Survival Brain vs Investor Mind

The evolution of the human brain happened primarily during times when survival was very difficult. Today for citizens of first world countries, the term “survival” seems very foreign. It’s hard to conceive of a time when we didn’t have food and shelter readily available. For a moment, imagine yourself being dropped into a jungle or wooded environment with only the clothes on your back. How will you get food? Where will you get shelter? Are you feeling scared yet?

We use the words “Brain” and “Mind” frequently but perhaps we don’t really think about the difference in the two. Sometimes we feel they are synonymous but they aren’t. The Brain is the physical organ located in our skulls. The Mind is the faculty of consciousness and thought. In many ways the Mind is the output of the physical Brain. We have approximately 60,000 thoughts each day. Where do these thoughts come from? We don’t really know the answer to this question. Thoughts just kind of appear of their own.

I think our brain generates some of these thoughts and has a survival agenda. It only wants to avoid pain, seek pleasure, and ensure that we survive. It is perfectly content to lounge on the sofa and watch Netflix.

The investor’s mind grows restless on the couch. It wants to get out of the cave and challenge itself. It seeks to create and build. This mind creates the drive that sent man to the moon and to the top of Mount Everest. It’s not content just to survive, it wants to thrive.

There’s a conflict between the survival brain and the investor mind. When the investor gets ready to get out of their comfort zone, the survival brain says, “Hold off until tomorrow. What’s the hurry? You don’t want to go too fast, take it slow”. Or when we try something new and it doesn’t work out, there’s the survival brain telling us - “You messed up, you aren’t good enough, you can’t do that”.

A lot of the work I do as a coach is helping investors see which thoughts are true and which are just thoughts that they have chosen to believe. For example an investor might have the thought “There are too many investors in my area, it’s impossible to find a deal”. Having a thought and belief like that will shut down all of your activity and lead to failure. Of course this belief would cause an investor to quit.
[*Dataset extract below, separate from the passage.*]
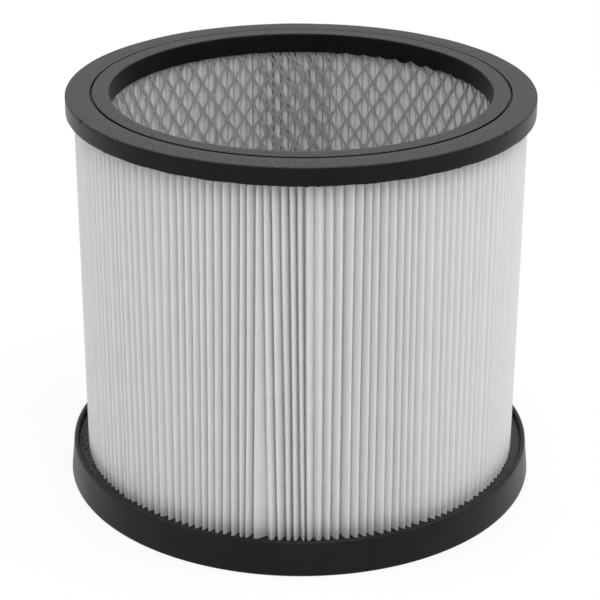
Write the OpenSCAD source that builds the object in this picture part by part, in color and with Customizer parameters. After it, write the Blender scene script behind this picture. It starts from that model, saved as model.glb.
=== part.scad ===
// Pleated cartridge filter for a wet and dry vacuum cleaner.
// A folded sheet of filter cloth stands round a rolled mesh core. Its upper ends are
// held by a moulded ring, and its lower ends stand in a pan that is filled with potting.
// Frame: the origin is the centre of the base, and +Z is up. Sizes are in millimetres.

/* [Overall] */
// Overall height, from the pan's base to the top ring's face
height = 178; // [120:1:260]

/* [Mesh core] */
// Inner radius of the rolled mesh core
core_r = 82; // [74:0.1:120]
// Thickness of the mesh sheet
core_t = 0.6; // [0.4:0.1:1.2]
// Length of the lap where the sheet's two ends overlap
lap_len = 38; // [20:1:60]
// Turn of the lap's middle from the back, towards +X
lap_turn = 2.8; // [-20:0.1:20]
// Diamond gaps in one row
gap_cols = 17; // [11:1:17]
// Rows of diamond gaps, each half a gap out of step with the next
gap_rows = 7; // [3:1:7]
// Width of a mesh strand
strand_w = 3; // [1.5:0.1:4]

/* [Pleats] */
// Number of pleats
pleat_count = 168; // [90:1:170]
// Depth of a pleat, from its inner fold to its outer fold
pleat_depth = 13.6; // [8:0.1:18]
// Thickness of the filter cloth
cloth_t = 0.7; // [0.4:0.05:0.8]
// How far the round of a fold reaches along the pleat
fold_round = 0.5; // [0.3:0.05:0.8]
// Clearance between the mesh lap and the inner folds
core_gap = 0.2; // [0.1:0.05:1]
// Turn of the glued seam from the front, towards -X
seam_turn = 9.6; // [0:0.1:40]

/* [Top ring] */
// Depth of the ring, from its face to its lower edge
ring_h = 8; // [7:0.1:14]
// Thickness of the ring's face above the ends of the cloth and the mesh
ring_face_t = 2.2; // [1.8:0.1:4]
// Wall outside the pleats
ring_wall = 2.8; // [1.5:0.1:6]
// Skin inside the mesh core
ring_skin = 0.6; // [0.6:0.1:1.5]
// How far the skin hangs below the ring's lower edge
skin_drop = 1; // [0.2:0.1:4]
// Clearance between the pleats and the ring's outer wall
ring_gap = 0.2; // [0.1:0.05:0.5]
// Width of the groove round the face
groove_w = 1; // [0.6:0.1:2]
// Depth of the groove
groove_d = 1.2; // [0.4:0.1:1.5]
// Distance from the ring's outer edge to the middle of the groove
groove_in = 11; // [6:0.1:12]
// Rise of the crown on the face outside the groove
crown = 0.2; // [0.05:0.05:0.5]
// Radius of the ring's outer edge
ring_edge = 0.8; // [0.3:0.1:1.5]

/* [Bottom pan] */
// Height of the pan's rim
pan_h = 15.7; // [12:0.1:24]
// Thickness of the pan's floor
pan_floor = 3; // [1.5:0.1:5]
// Thickness of the rim at its top
rim_t = 2.2; // [1.4:0.1:3]
// How much wider the rim is at the base than at its top
rim_flare = 1.4; // [0.2:0.1:3]
// Width of the moat between the pleats and the rim
moat_w = 3.9; // [2:0.1:8]
// Thickness of the pan's inner wall
hub_t = 1.5; // [1:0.1:3]
// Height of the pan's inner wall
hub_h = 13; // [8:0.1:20]
// Clearance between the inner wall and the mesh core
hub_gap = 0.2; // [0.1:0.05:0.5]
// Radius of the pan's bottom edges
pan_edge = 0.8; // [0.3:0.1:1.2]

/* [Potting] */
// Depth of the potting in the pan
potting_d = 9; // [5:0.1:11]

/* [Hidden] */

// Fineness of the round solids
$fn = 180;
// Steps of a round in a profile
round_steps = 4;
// How far a cutter runs past the solid that it cuts
past = 1;

// Radii, from the core outwards
lap_r = core_r + 2 * core_t;
fold_r = lap_r + core_gap;
tip_r = fold_r + pleat_depth;
bore_r = core_r - ring_skin;
ring_seat_r = tip_r + ring_gap;
ring_r = ring_seat_r + ring_wall;
hub_out_r = core_r - hub_gap;
hub_r = hub_out_r - hub_t;
rim_in_r = tip_r + moat_w;
rim_r = rim_in_r + rim_t;
base_r = rim_r + rim_flare;
groove_r = ring_r - groove_in;

// Levels, from the base upwards
potting_z = pan_floor + potting_d;
seat_z = height - ring_face_t;
ring_z = height - ring_h;
skin_z = ring_z - skin_drop;
gap_lo_z = max(hub_h, potting_z) + strand_w / 2;
gap_hi_z = skin_z - strand_w / 2;

// Angles of one pleat and one gap
pleat_step = 360 / pleat_count;
gap_step = 360 / gap_cols;

// Point at a radius and an angle
function polar(r, a) = [r * cos(a), r * sin(a)];

// Angle in degrees that a length takes up at a radius
function angle_of(len, r) = len / r * 180 / PI;

// Points of a round in a profile, centred on c, from angle a0 over a sweep
function round_of(c, r, a0, sweep = 90) =
    [for (i = [0 : round_steps]) c + polar(r, a0 + sweep * i / round_steps)];

// Round fold at angle a: its crest at radius r and its shoulders at radius r - reach
function fold(r, reach, a) =
    [polar(r - reach, a - angle_of(cloth_t, r)), polar(r, a), polar(r - reach, a + angle_of(cloth_t, r))];

// Outer face of the folded cloth: round at each tip, sharp at the foot of each valley
function outer_face() =
    [for (i = [0 : pleat_count - 1], p = concat(
        fold(tip_r, fold_round, i * pleat_step),
        [polar(fold_r + cloth_t, (i + 0.5) * pleat_step)])) p];

// Inner face of the folded cloth: sharp behind each tip, round at each inner fold
function inner_face() =
    [for (i = [0 : pleat_count - 1], p = concat(
        [polar(tip_r - cloth_t, i * pleat_step)],
        fold(fold_r, -fold_round, (i + 0.5) * pleat_step))) p];

// Angle of a pleat's outer flank, from the middle of its tip, at a share of the way in
function flank_angle(share) =
    angle_of(cloth_t, tip_r) + share * (pleat_step / 2 - angle_of(cloth_t, tip_r));

// Radius on that flank at the same share
function flank_radius(share) =
    tip_r - fold_round - share * (pleat_depth - fold_round - cloth_t);

// Second layer on one flank, where the ends of the cloth are lapped and glued
module seam_lap() {
    top_share = 0.04;
    foot_share = 0.5;
    layer = angle_of(cloth_t, tip_r);
    rotate(round((-90 - seam_turn) / pleat_step) * pleat_step)
        polygon([
            polar(flank_radius(foot_share), flank_angle(foot_share) - layer / 2),
            polar(flank_radius(top_share), flank_angle(top_share) - layer / 2),
            polar(flank_radius(top_share), flank_angle(top_share) + layer),
            polar(flank_radius(foot_share), flank_angle(foot_share) + layer)
        ]);
}

// Outer outline of the folded cloth with its lapped seam
module cloth_outline() {
    polygon(outer_face());
    seam_lap();
}

// Ring of a round wall
module tube(r_in, r_out, h) {
    difference() {
        cylinder(r = r_out, h = h);
        translate([0, 0, -past]) cylinder(r = r_in, h = h + 2 * past);
    }
}

// Filter cloth, folded into pleats round the core
module pleated_cloth() {
    color("whitesmoke")
        translate([0, 0, pan_floor])
            linear_extrude(height = seat_z - pan_floor)
                difference() {
                    cloth_outline();
                    polygon(inner_face());
                }
}

// One gap through the core's wall at +X: a diamond, or its upper or lower half
module gap(w, h, lower = true, upper = true) {
    rotate([90, 0, 90])
        linear_extrude(height = 4 * past, center = true)
            polygon(concat(
                [[-w / 2, 0]],
                lower ? [[0, -h / 2]] : [],
                [[w / 2, 0]],
                upper ? [[0, h / 2]] : []
            ));
}

// Rolled core of expanded sheet, with its two ends lapped at the back
module mesh_core() {
    row_h = (gap_hi_z - gap_lo_z) / (gap_rows - 1);
    pitch_w = 2 * core_r * sin(gap_step / 2);
    // A strand as wide as strand_w between two gaps, measured across the strand
    slope = atan2(row_h, pitch_w / 2);
    gap_w = pitch_w - strand_w / sin(slope);
    gap_h = 2 * row_h - strand_w / cos(slope);
    lap_angle = angle_of(lap_len, core_r);
    // Facets of the sheet's curve between two gaps
    $fn = 4 * gap_cols;
    color("darkgray")
        difference() {
            union() {
                translate([0, 0, pan_floor])
                    tube(core_r, core_r + core_t, seat_z - pan_floor);
                translate([0, 0, pan_floor])
                    rotate(90 - lap_turn - lap_angle / 2)
                        rotate_extrude(angle = lap_angle)
                            translate([core_r + core_t / 2, 0]) square([1.5 * core_t, seat_z - pan_floor]);
            }
            for (j = [0 : gap_rows - 1], i = [0 : gap_cols - 1])
                rotate((i + (j % 2) / 2) * gap_step)
                    translate([core_r + core_t, 0, gap_lo_z + j * row_h])
                        gap(gap_w, gap_h, lower = j > 0, upper = j < gap_rows - 1);
        }
}

// Moulded ring that holds the upper ends and seals on its face
module top_ring() {
    groove_in_r = groove_r - groove_w / 2;
    groove_out_r = groove_r + groove_w / 2;
    crown_r = (groove_out_r + ring_r) / 2;
    edge_c = [ring_r - ring_edge, height - crown - ring_edge];
    color("dimgray")
        rotate_extrude()
            polygon(concat(
                [[bore_r, skin_z], [core_r, skin_z], [core_r, seat_z], [ring_seat_r, seat_z]],
                [[ring_seat_r, ring_z], [ring_r, ring_z]],
                round_of(edge_c, ring_edge, 0),
                [[crown_r, height], [groove_out_r, height - crown]],
                [[groove_out_r, height - groove_d], [groove_in_r, height - groove_d]],
                [[groove_in_r, height]],
                round_of([bore_r + ring_skin, height - ring_skin], ring_skin, 90)
            ));
}

// Pan under the pleats: a flat floor, an inner wall and a flared rim
module bottom_pan() {
    lip = rim_t / 2;
    color("dimgray")
        rotate_extrude()
            polygon(concat(
                round_of([hub_r + pan_edge, pan_edge], pan_edge, 180),
                round_of([base_r - pan_edge, pan_edge], pan_edge, 270),
                round_of([rim_r - lip, pan_h - lip], lip, 0, 180),
                [[rim_in_r, pan_floor], [hub_out_r, pan_floor]],
                round_of([hub_out_r - hub_t / 2, hub_h - hub_t / 2], hub_t / 2, 0, 180)
            ));
}

// Potting poured round the feet of the pleats
module bottom_potting() {
    color("dimgray")
        translate([0, 0, pan_floor])
            linear_extrude(height = potting_d)
                difference() {
                    circle(r = rim_in_r);
                    cloth_outline();
                }
}

top_ring();
pleated_cloth();
mesh_core();
bottom_pan();
bottom_potting();
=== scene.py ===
"""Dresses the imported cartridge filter: folded cloth, expanded mesh core, moulded ring, pan and potting.

Everything is in metres in the part's own frame, with +Z up. Angles round the filter are in degrees
from the front (-Y), and grow towards +X. Profile sizes are written in millimetres and scaled by MM.
"""
import math

import bpy
import numpy as np
from mathutils import Matrix, Vector


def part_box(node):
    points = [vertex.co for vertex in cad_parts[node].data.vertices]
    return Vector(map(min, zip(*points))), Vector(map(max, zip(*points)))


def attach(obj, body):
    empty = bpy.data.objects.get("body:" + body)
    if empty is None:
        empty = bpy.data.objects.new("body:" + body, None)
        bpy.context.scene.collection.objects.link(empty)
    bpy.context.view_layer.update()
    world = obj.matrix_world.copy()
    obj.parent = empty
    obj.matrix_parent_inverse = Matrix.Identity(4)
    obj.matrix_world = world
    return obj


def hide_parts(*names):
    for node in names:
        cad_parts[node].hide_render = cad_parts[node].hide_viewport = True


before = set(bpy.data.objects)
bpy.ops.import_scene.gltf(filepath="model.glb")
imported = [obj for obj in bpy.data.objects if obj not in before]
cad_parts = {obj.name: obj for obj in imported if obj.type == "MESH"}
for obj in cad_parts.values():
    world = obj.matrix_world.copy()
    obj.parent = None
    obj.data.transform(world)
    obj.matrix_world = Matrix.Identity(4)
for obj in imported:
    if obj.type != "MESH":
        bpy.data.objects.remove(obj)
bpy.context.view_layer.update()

MM = 0.001

# Sizes of the part, in millimetres
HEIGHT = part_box("top_ring")[1][2] / MM
RING_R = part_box("top_ring")[1][0] / MM
RING_LOW = HEIGHT - 8.0
BORE_R = 81.4
CORE_R = 82.0
CORE_T = 0.5
FOLD_R = 83.4
TIP_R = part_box("pleated_cloth")[1][0] / MM
CLOTH_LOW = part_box("pleated_cloth")[0][2] / MM
CLOTH_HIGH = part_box("pleated_cloth")[1][2] / MM
PAN_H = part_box("bottom_pan")[1][2] / MM
BASE_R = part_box("bottom_pan")[1][0] / MM
RIM_IN_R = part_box("bottom_potting")[1][0] / MM
HUB_R = 80.3
HUB_OUT_R = 81.8
HUB_H = 13.0
POTTING_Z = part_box("bottom_potting")[1][2] / MM
GROOVE_R = RING_R - 11.0


# Shared helpers

def smooth(x, low, high):
    """Rises smoothly from 0 at low to 1 at high."""
    t = np.clip((np.asarray(x, float) - low) / (high - low), 0, 1)
    return t * t * (3 - 2 * t)


def wrapped(angle):
    """The angle in degrees, brought between -180 and 180."""
    return (np.asarray(angle, float) + 180) % 360 - 180


def bump_at(angle, centre, half_width):
    """A round bump of height 1 at an angle, which is 0 past half_width."""
    t = np.clip(np.abs(wrapped(np.asarray(angle, float) - centre)) / half_width, 0, 1)
    return (1 - t * t) ** 2


def waves(angle, seed, lowest, highest, count=9):
    """Smooth noise round the filter, about -1 to 1, of whole waves between lowest and highest."""
    rng = np.random.default_rng(seed)
    total = np.zeros_like(np.asarray(angle, float))
    for _ in range(count):
        n = int(rng.integers(lowest, highest + 1))
        total = total + rng.uniform(0.4, 1) * np.cos(np.radians(n * angle) + rng.uniform(0, 2 * math.pi))
    return total / (0.8 * math.sqrt(count))


def placed(r, angle, z):
    """Points in metres from radii, angles from the front and heights in millimetres."""
    a = np.radians(angle)
    r, a, z = np.broadcast_arrays(r, a, z)
    return np.stack([r * np.sin(a), -r * np.cos(a), z], axis=-1) * MM


def grid_faces(rows, cols, close_rows=False, close_cols=True):
    """Quads of a grid of rows by cols points."""
    i = np.arange(rows if close_rows else rows - 1)
    j = np.arange(cols if close_cols else cols - 1)
    i, j = np.meshgrid(i, j, indexing="ij")
    i1, j1 = (i + 1) % rows, (j + 1) % cols
    return np.stack([i * cols + j, i * cols + j1, i1 * cols + j1, i1 * cols + j], axis=-1).reshape(-1, 4)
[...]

I teach my students to identify these negative thoughts, and when they arise, to replace them with better thoughts. What would a better thought be? How about “There are always deals available and I can find one with consistent effort”.

The “Survival Brain” vs “Investor Mind” is the hidden struggle that most people aren’t aware of but it must be addressed in order to be successful. The investor path is one of constant struggle to overcome setbacks and obstacles. Managing the mind is key to success.